Tuesday, 30 May 2017
Grand Ballroom (Hilton New Orleans Riverside)
Graphene and its derivatives are novel materials with a number of unique properties that can be applied in electronics, sensing and biotechnology. Particularly, graphene oxide (GO) is an exceptional system that, unlike graphene, can be chemically mass-produced at low cost and possesses physical properties that are critical for biomedical applications. GO exhibits pH-dependent fluorescence emission in the visible/near-infrared, providing a possibility of molecular imaging and pH-sensing.
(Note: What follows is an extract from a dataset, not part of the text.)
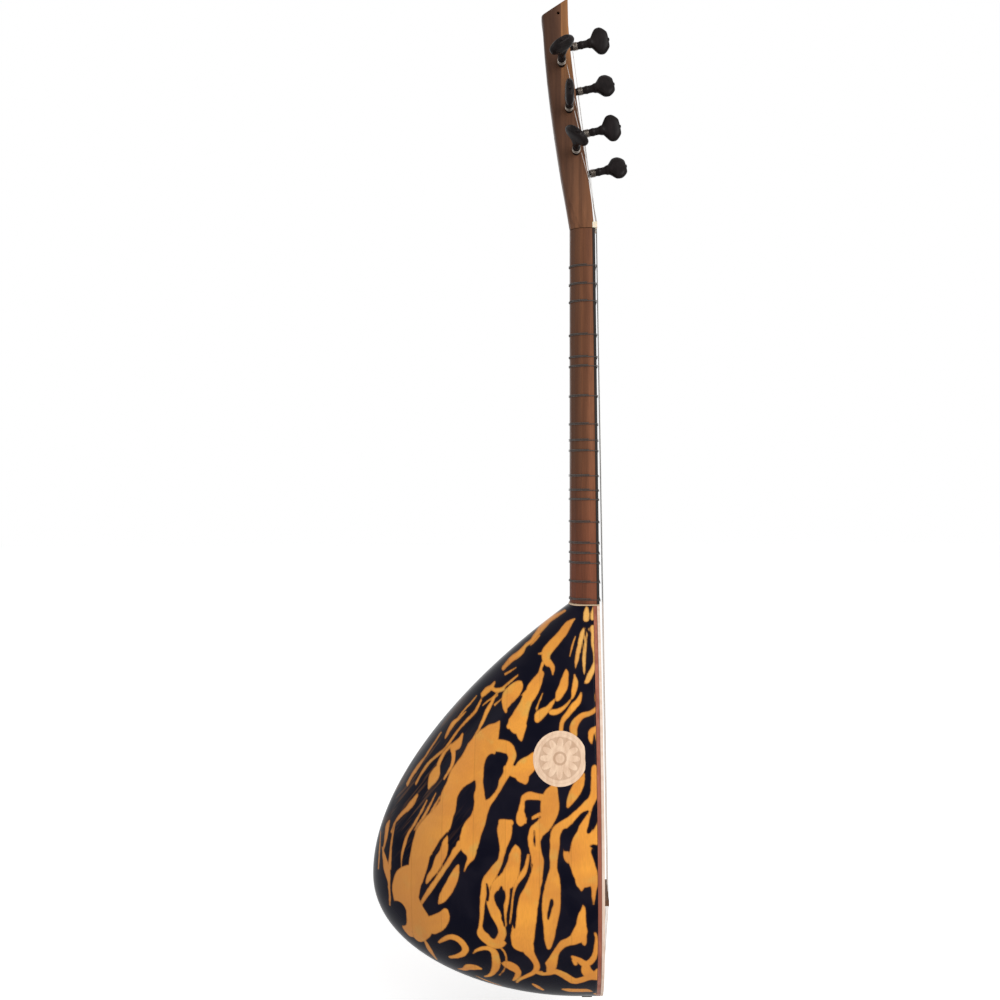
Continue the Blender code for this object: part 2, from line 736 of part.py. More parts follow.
def make_tailpiece(wood):
    """A block bent round the tail, with one hole for each string."""
    half = TAILPIECE_WIDTH / 2
    across = [half * (2 * k / TAILPIECE_STEPS - 1) for k in range(TAILPIECE_STEPS + 1)]
    inner = [(y, tail_z(y, TAILPIECE_CLEARANCE)) for y in across]
    outer = [(y, tail_z(y, GLUE_GAP + TAILPIECE_THICKNESS)) for y in reversed(across)]
    low = -TAILPIECE_DROP - TAILPIECE_HEIGHT
    block = flat_mesh("tailpiece", [inner + outer], low, -TAILPIECE_DROP, ACROSS)
    tailpiece = add_piece("tailpiece", block, wood)
    for number, y in enumerate(TAIL_PLACES, 1):
        name = f"anchor_hole_{number}"
        bore = cone_mesh(name, ANCHOR_HOLE / 2, ANCHOR_HOLE / 2, 3 * TAILPIECE_HEIGHT, ANCHOR_SIDES)
        place = (-TAILPIECE_DROP - TAILPIECE_HEIGHT / 2, y, anchor_z(y))
        combine(tailpiece, add_cutter(name, bore, pointing(place, (1, 0, 0), (0, 1, 0))))


def anchor_z(y):
    return tail_z(y, GLUE_GAP + TAILPIECE_THICKNESS / 2)


def peg_rings(depth, turn):
    """The peg from its tail to the pip on its knob: round shaft and beads, then a flat oval knob."""
    knob = PEG_LENGTH - KNOB_LENGTH
    bead = peg_radius(0) * PEG_BEAD
    stages = [(z, peg_radius(z), peg_radius(z)) for z in (PEG_RECESS - depth, 0.0, knob * PEG_PLAIN_SHARE)]
    stages += [(knob * along, bead * size, bead * size) for along, size in PEG_BEADS]
    for along, width, thickness in KNOB_FORM:
        stages.append((knob + KNOB_LENGTH * along, KNOB_WIDTH / 2 * width, KNOB_THICKNESS / 2 * thickness))
    stages += [(z, PIP_RADIUS, PIP_RADIUS) for z in (PEG_LENGTH, PEG_LENGTH + PIP_HEIGHT)]
    spin = Matrix.Rotation(math.radians(turn), 4, "Z")
    rings = []
    for distance, half_width, half_thickness in stages:
        ring = []
        for k in range(PEG_SIDES):
            angle = 2 * math.pi * k / PEG_SIDES
            point = Vector((half_thickness * math.cos(angle), half_width * math.sin(angle), distance))
            ring.append(spin @ point)
        rings.append(ring)
    return rings


def winding_radius():
    """Radius of the corners of the turns round a peg."""
    shaft = peg_radius(WINDING_START + WINDING_TURNS * WINDING_PITCH)
    return (shaft + GLUE_GAP + WINDING_DIAMETER / 2) / math.cos(math.pi / WINDING_STEPS)


def leaving_distance():
    """How far along its way a free string starts, so that the turns clear it when the peg is turned."""
    radius = winding_radius()
    clear = radius + WINDING_DIAMETER / 2 + STRING_DIAMETER / 2 + GLUE_GAP
    return math.sqrt(clear**2 - radius**2)


def winding_points(frame, exit_direction):
    """The turns on a peg, starting where the string comes up from the nut."""
    axis = frame.col[2].to_3d()
    outwards = (exit_direction - axis * exit_direction.dot(axis)).normalized()
    upwards = axis.cross(outwards)
    if upwards.z < 0:
        upwards = -upwards
    radius = winding_radius()
    points = []
    for k in range(WINDING_STEPS * WINDING_TURNS + 1):
        angle = 2 * math.pi * k / WINDING_STEPS
        along = WINDING_START + WINDING_PITCH * k / WINDING_STEPS
        round_part = outwards * math.cos(angle) + upwards * math.sin(angle)
        points.append(frame.translation + axis * along + round_part * radius)
    return points


def string_points(y_nut, y_bridge, y_tail, start, sideways):
    """One string from its peg over nut, bridge and saddle into the tailpiece."""
    rise = STRING_DIAMETER
    nut_back = Vector((STRING_AT_NUT, y_nut, NUT_THICKNESS + rise))
    points = []
    if sideways:
        edge_z = start.z * EDGE_SHARE
        clear = STRING_DIAMETER / 2 + GLUE_GAP
        points.append(Vector((head_face(edge_z) + clear, -HALF_HEAD - clear, edge_z)))
    points += [nut_back, Vector((STRING_AT_NUT, y_nut, -rise))]
    first = (points[0] - start).normalized()
    points.insert(0, start + first * leaving_distance())
    level = BRIDGE_THICKNESS
    points += [Vector((STRING_AT_BRIDGE, y_bridge, -SCALE_LENGTH + level)),
               Vector((STRING_AT_BRIDGE, y_bridge, -SCALE_LENGTH - level))]
    anchor = anchor_z(y_tail)
    points += [Vector((STRING_AT_SADDLE, y_tail, BOWL_TAIL + SADDLE_THICKNESS + rise)),
               Vector((STRING_AT_SADDLE, y_tail, min(BOWL_TAIL - 2 * rise, anchor + rise))),
               Vector((-SOUNDBOARD_THICKNESS, y_tail, anchor)),
               Vector((-TAILPIECE_DROP - TAILPIECE_HEIGHT - ANCHOR_HOLE, y_tail, anchor))]
    return points


def make_pegs_and_strings(peg_wood, steel):
    gaps = []
    for number, (name, frame, turn, depth, exit_direction) in enumerate(peg_list(), 1):
        add_piece(name, loft_mesh(name, peg_rings(depth, turn)), peg_wood, frame)
        turns = winding_points(frame, exit_direction)
        gaps.append(least_gap(turns, WINDING_DIAMETER, WINDING_STEPS))
        winding = f"winding_{number}"
        add_piece(winding, tube_mesh(winding, turns, WINDING_DIAMETER, 0), steel)
        places = (NUT_PLACES[number - 1], BRIDGE_PLACES[number - 1], TAIL_PLACES[number - 1])
        route = string_points(*places, turns[0], name.startswith("side"))
        string = f"string_{number}"
        add_piece(string, tube_mesh(string, route, STRING_DIAMETER, 1), steel)
    print(f"least gap between the turns on a peg: {min(gaps) * 1000:.2f} mm")


def fret_points(z):
    """One line wound round neck and fingerboard, from the side near the viewer and back to it."""
    grow = GLUE_GAP + FRET_LINE / 2
    side = NECK_SIDE + BOARD_THICKNESS
    section = wood_section(neck_face(z), neck_back(z), neck_half_width(z), side, ROUND_BACK, grow)
    corners = [Vector((x, y, 0)) for x, y in section]
    count = len(corners)
    span = FRET_TURNS * FRET_PITCH
    lengths = [0.0]
    for k in range(FRET_TURNS * count):
        lengths.append(lengths[-1] + (corners[(k + 1) % count] - corners[k % count]).length)
    points = []
    for k, run in enumerate(lengths):
        lift = span * (run / lengths[-1] - 0.5)
        points.append(corners[k % count] + Vector((0, 0, z + lift)))
    return points[:-1], count


def make_frets(nylon):
    gaps = []
    for number, semitones in enumerate(FRET_STEPS, 1):
        points, count = fret_points(-fret_place(semitones))
        gaps.append(least_gap(points, FRET_LINE, count))
        name = f"fret_{number:02d}"
        add_piece(name, tube_mesh(name, points, FRET_LINE, 1), nylon)
    print(f"least gap between the turns of a fret: {min(gaps) * 1000:.2f} mm")


def make_medallion(wood):
    """A thin disc that follows the bowl: a bored plug between two skins just outside it."""
    depth = reach(SIDE, MEDALLION_PLACE)
    angle = math.pi - math.asin((MEDALLION_BELOW_FACE - STRAIGHT_WALL) / (depth - STRAIGHT_WALL))
    place = bowl_point(MEDALLION_PLACE, angle)
    normal = bowl_normal(MEDALLION_PLACE, angle)
    radius = MEDALLION_DIAMETER / 2
    plug = cone_mesh("medallion", radius, radius, radius, MEDALLION_SIDES)
    medallion = add_piece("medallion", plug, wood, pointing(place, normal, (0, 0, 1)))
    near = [along for along in bowl_stations() if 0 < along < MEDALLION_PLACE + MEDALLION_DIAMETER]
    for name, offset, operation in (
        ("medallion_face", GLUE_GAP + MEDALLION_THICKNESS, "INTERSECT"),
        ("medallion_bed", GLUE_GAP, "DIFFERENCE"),
    ):
        skin = loft_mesh(name, [bowl_ring(along, -offset, 0.0) for along in near])
        combine(medallion, add_cutter(name, skin), operation)


clear_scene()
PIECES = new_collection("baglama")
CUTTERS = new_collection("cutters", hidden=True)
HANGER = bpy.data.objects.new("hanger", None)
PIECES.objects.link(HANGER)
HANGER.location = (-HOLE_X, 0, -HOLE_Z)
bpy.context.view_layer.update()

MARBLED_WOOD = new_material("marbled_bowl_wood", (0.83, 0.34, 0.06), 0.12)
SPRUCE = new_material("spruce", (0.83, 0.64, 0.42), 0.45)
RED_WOOD = new_material("red_rim_wood", (0.38, 0.11, 0.06), 0.3)
PALE_VENEER = new_material("pale_veneer", (0.75, 0.6, 0.42), 0.4)
NECK_WOOD = new_material("mahogany", (0.20, 0.08, 0.04), 0.35)
HEAD_WOOD = new_material("walnut", (0.14, 0.06, 0.03), 0.4)
EBONY = new_material("ebony", (0.02, 0.018, 0.016), 0.35)
BONE = new_material("bone", (0.78, 0.70, 0.55), 0.4)
DARK_MAPLE = new_material("bridge_wood", (0.10, 0.05, 0.03), 0.45)
DISC_WOOD = new_material("pale_disc_wood", (0.76, 0.55, 0.36), 0.5)
STEEL = new_material("string_steel", (0.75, 0.74, 0.72), 0.3, 1.0)
NYLON = new_material("fret_nylon", (0.05, 0.045, 0.04), 0.4)

make_bowl(MARBLED_WOOD)
make_soundboard(SPRUCE, RED_WOOD)
make_neck(NECK_WOOD, EBONY, PALE_VENEER)
make_head(HEAD_WOOD)
make_bars(BONE, DARK_MAPLE)
make_tailpiece(EBONY)
make_pegs_and_strings(EBONY, STEEL)
make_frets(NYLON)
make_medallion(DISC_WOOD)
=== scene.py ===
# %% [markdown]
# # A short-neck baglama
#
# The baglama is a lute with a deep carved bowl, a long thin neck with tied frets, and friction pegs in the
# face and in the side of its head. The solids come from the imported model. This lesson dresses them: it
# gives each piece its finish, and rebuilds the few pieces whose surface needs more points than the solid
# has.

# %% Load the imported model
import math

import bmesh
import bpy
import numpy as np
from mathutils import Matrix, Vector


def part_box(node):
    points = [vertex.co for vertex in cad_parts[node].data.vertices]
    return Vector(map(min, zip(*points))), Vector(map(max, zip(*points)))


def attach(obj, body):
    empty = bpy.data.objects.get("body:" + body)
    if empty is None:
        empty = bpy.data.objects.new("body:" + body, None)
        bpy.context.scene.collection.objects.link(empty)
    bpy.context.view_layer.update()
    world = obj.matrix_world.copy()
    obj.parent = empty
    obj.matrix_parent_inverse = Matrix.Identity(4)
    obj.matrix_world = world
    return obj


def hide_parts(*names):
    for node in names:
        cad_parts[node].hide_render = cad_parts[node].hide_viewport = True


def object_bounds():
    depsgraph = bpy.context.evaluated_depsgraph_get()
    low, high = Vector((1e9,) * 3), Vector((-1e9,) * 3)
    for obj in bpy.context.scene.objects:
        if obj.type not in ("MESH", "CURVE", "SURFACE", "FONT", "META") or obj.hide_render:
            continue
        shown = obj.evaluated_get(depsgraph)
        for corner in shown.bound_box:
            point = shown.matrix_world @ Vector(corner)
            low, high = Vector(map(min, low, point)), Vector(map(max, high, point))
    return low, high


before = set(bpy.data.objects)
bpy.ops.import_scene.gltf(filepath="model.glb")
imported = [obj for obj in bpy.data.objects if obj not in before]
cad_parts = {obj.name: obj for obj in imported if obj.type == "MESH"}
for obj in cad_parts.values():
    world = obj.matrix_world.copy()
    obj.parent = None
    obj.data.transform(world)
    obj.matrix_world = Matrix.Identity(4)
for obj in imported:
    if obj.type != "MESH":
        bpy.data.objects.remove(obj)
CAD_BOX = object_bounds()
SCENE = bpy.context.scene
MM = 0.001
BOARD_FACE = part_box("soundboard")[1].x
BOWL_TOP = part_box("bowl")[1].z
JOINT_GAP = 0.0003
NUT_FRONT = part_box("nut")[0].z - JOINT_GAP
print("box of the solids, mm:", [round((high - low) / MM, 1) for low, high in zip(*CAD_BOX)])

# %% [markdown]
# ## Camera, light and floor
#
# The photograph was taken from the side, about a metre away, at the height of the middle of the neck. A
# short distance like that makes near things larger, so the camera stands at the real distance instead of
# using a long lens. The background is plain white, so the world and the floor are white to the camera and
# dimmer as light.

# %% Camera
VIEW_DISTANCE = 1.06
SENSOR = 36.0
MM_PER_PIXEL = 1.005
IMAGE_SIZE = 1000
EYE_PIXEL = (556.0, 470.0)
EYE_PLACE = Vector((BOARD_FACE - 0.0426, -VIEW_DISTANCE, NUT_FRONT - 0.2403))

camera_data = bpy.data.cameras.new("side_camera")
camera_data.sensor_width = SENSOR
camera_data.lens = SENSOR * VIEW_DISTANCE / (MM_PER_PIXEL * MM * IMAGE_SIZE)
camera_data.shift_x = (IMAGE_SIZE / 2 - EYE_PIXEL[0]) / IMAGE_SIZE
camera_data.shift_y = (EYE_PIXEL[1] - IMAGE_SIZE / 2) / IMAGE_SIZE
camera_data.clip_end = 50
camera = bpy.data.objects.new("side_camera", camera_data)
SCENE.collection.objects.link(camera)
LEAN = math.radians(-0.22)
LEVEL_VIEW = Matrix.Rotation(math.pi / 2, 4, "X")
camera.matrix_world = Matrix.Translation(EYE_PLACE) @ LEVEL_VIEW @ Matrix.Rotation(LEAN, 4, "Z")
SCENE.camera = camera
SCENE.view_settings.view_transform = "Standard"
print("lens, mm:", round(camera_data.lens, 2))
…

It is also water soluble and has a substantial platform for functionalization, which allows for the delivery of multiple therapeutics, or the attachment of different sensing moieties. Some of these properties can be adjusted by the means of chemical/physical processing to fit the desired therapeutic delivery or sensing approaches. We utilize and modify these properties to yield a multifunctional delivery/imaging/sensing platform geared toward the analysis of cancer therapeutics delivery in vitro. In our work GO serves as a drug transport agent when paired with cancer therapeutic drugs and as a molecular marker for imaging the delivery pathways. The optimal emission and excitation of the graphene oxide flakes are selected to maximize the imaging modality in the spectrally-confined region and reduce the effects of biological autofluorescence. We also modify GO physical properties via controlled oxidation to maximize the emission and reduce the cytotoxicity to low/negligible levels: we report over 90% cell viability with GO concentration levels of 15 ug/mL based on the MTT assay in HEK-293 cells. GO emission in healthy (HEK-293) and cancer (HeLa) cells is quantified for a variety of pH environments, as well as flake sizes, to identify the ideal conditions for cellular internalization and pH-sensing of acidic cancerous environments. In addition, in-vitro fluorescence microscopy analysis provide quantitative assessment of the drug delivery and preferential targeting for cancer versus healthy cells. The results of this work suggest GO as an innovative and effective multifunctional platform for cancer therapeutics.